After almost four decades since the cutting was constructed, the slopes – especially the crest – had become well vegetated and wildflower grassland had become established. “The area was not protected as such but the species of flowers meant that the area was of local environmental significance and therefore sensitive, so the solution we developed had to try to minimise disturbance of the vegetation,” adds Jackson.
The initial proposal was to use active mesh on parts of the slope and localised rock catchment fences in other areas. “There is an opposing pair of faults that runs through the cutting that has created a brecciated zone with the potential for larger block failure – up to 700mm or 800mm – which is why we proposed a high energy catchment fence in this area,” explains Jackson. “Highways England wanted to minimise the ongoing maintenance and asked for an active system to be installed throughout the entire cutting to prevent failure, rather than catch failed material.”
The result of a value engineering exercise was a bolted system.
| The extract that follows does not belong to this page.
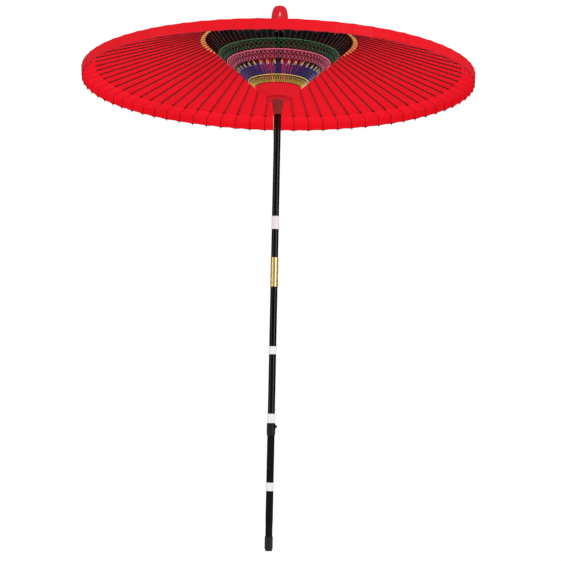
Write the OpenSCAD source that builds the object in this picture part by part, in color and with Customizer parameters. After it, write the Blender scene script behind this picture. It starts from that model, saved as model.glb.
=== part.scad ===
// Large outdoor paper parasol: one pole in two lengths, a rib and strut frame
// that folds, and a red oiled-paper canopy whose edge is turned down.
// Millimetres, Z up, origin at the centre of the foot.

/* [Canopy] */
// Radius of the folded edge of the canopy
canopy_r = 900; // [860:5:940]
// Slope of the ribs below level, in degrees
rib_slope = 17.2; // [16.6:0.1:17.8]
// Height of the folded edge above the foot
edge_z = 2147; // [2120:1:2170]
// Height of the turned-down rim
rim_drop = 47.5; // [40:0.5:55]
// How much smaller the rim's lower edge is than the folded edge, in radius
rim_lean = 3; // [1:0.5:5]
// How far the rib tips show below the rim
tip_show = 5.5; // [3:0.5:8]
// Thickness of the oiled paper, with its lacquer
paper_t = 0.5; // [0.4:0.1:0.8]

/* [Ribs and struts] */
// Number of ribs, with one strut each
rib_count = 72; // [36:18:72]
// Depth of a rib below the paper
rib_depth = 5; // [4.5:0.5:7]
// Width of a rib
rib_w = 3; // [2.8:0.1:4]
// Radius of the ring of rib and strut joints
joint_r = 335; // [330:1:345]
// Deepest part of a strut
strut_depth = 11; // [8:0.5:12]
// Width of a strut
strut_w = 3; // [2.6:0.1:3.4]

/* [Head and runner] */
// Radius of the ring of rib hinges in the head
head_hinge_r = 32; // [31.5:0.1:32.5]
// Radius of the ring of strut hinges in the runner
runner_hinge_r = 45; // [44:0.5:46]
// Height of the strut hinges when the parasol is open
runner_hinge_z = 2051; // [2045:1:2056]
// Radius of the runner's bore
runner_bore_r = 17; // [16.8:0.1:17.4]

/* [Pole] */
// Radius of the lower pole
pole_r = 16.5; // [16.3:0.05:16.6]
// Radial play of the upper pole in the joint sleeve
sleeve_play = 0.08; // [0.03:0.01:0.1]
// Height where the two lengths of pole meet, inside the sleeve
pole_split_z = 1200; // [1195:1:1205]
// Lower end of the joint sleeve
sleeve_z = 1177; // [1170:1:1185]
// Length of the joint sleeve
sleeve_len = 133; // [130:1:135]
// Heights of the lower edges of the rattan wraps, from the lowest up
wrap_z = [263, 563.5, 871, 1440]; // [200:0.5:1500]
// Lengths of the rattan wraps, from the lowest up
wrap_len = [37, 41, 35.5, 59.5]; // [30:0.5:60]
// Lower face of the stand collar
collar_z = 508.8; // [480:0.1:509]
// Height of the stand collar
collar_h = 54; // [50:1:54]

/* [Hidden] */
main_count = 18;
function two(i) = i < 10 ? str("0", i) : str(i);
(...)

The design used Geobrugg 3mm Tecco mesh secured using 1,200 2m to 2.5m long Dywidag gewi bar soil nails that were to be installed at 15° below horizontal by Can’s long reach wheeled excavators working from the hard shoulder.
Re-designing the scheme using the 4mm mesh allowed Jackson to increase the soil nail spacing to a 2.5m grid and the number of soil nails was reduced to 550, which was where the time and cost savings were secured. “The 4mm mesh was slightly heavier so it was slower to install and the work had to be carefully sequenced, but overall it went well on site,” he says.
The Ruvolum software proved its worth again once the work was underway. “In several places the rock was slightly harder than we had expected so the scaling work didn’t achieve the profile we had designed for,” adds Jackson. “However, we were able to use Ruvolum to check the design based on the new profile and adjust the soil nail positions accordingly to ensure the mesh still met the specification.”
The software was also used to design a section of passive restraint using Greenex mesh to control a section of the cutting where weathering differences meant that the failure mechanism was different to elsewhere at the site. “The failure mechanism meant that there was a risk of 40mm to 50mm sized cubes of rock ravelling from the face and we needed an alternative design to control this,” says Jackson.
According to Jackson, the speed at which the design could be reviewed and changed using Ruvolum meant that there were no delays on site and the work was completed in four weeks. “Other software would have got us to the same point but it might have taken longer,” he says. “Time matters when you have traffic management booked and limited time allocated for the work.”
In hindsight, Jackson says that greater ground investigation could have avoided the need to redesign the work once on site but the software helped the project team to overcome the challenges and work together on the solution.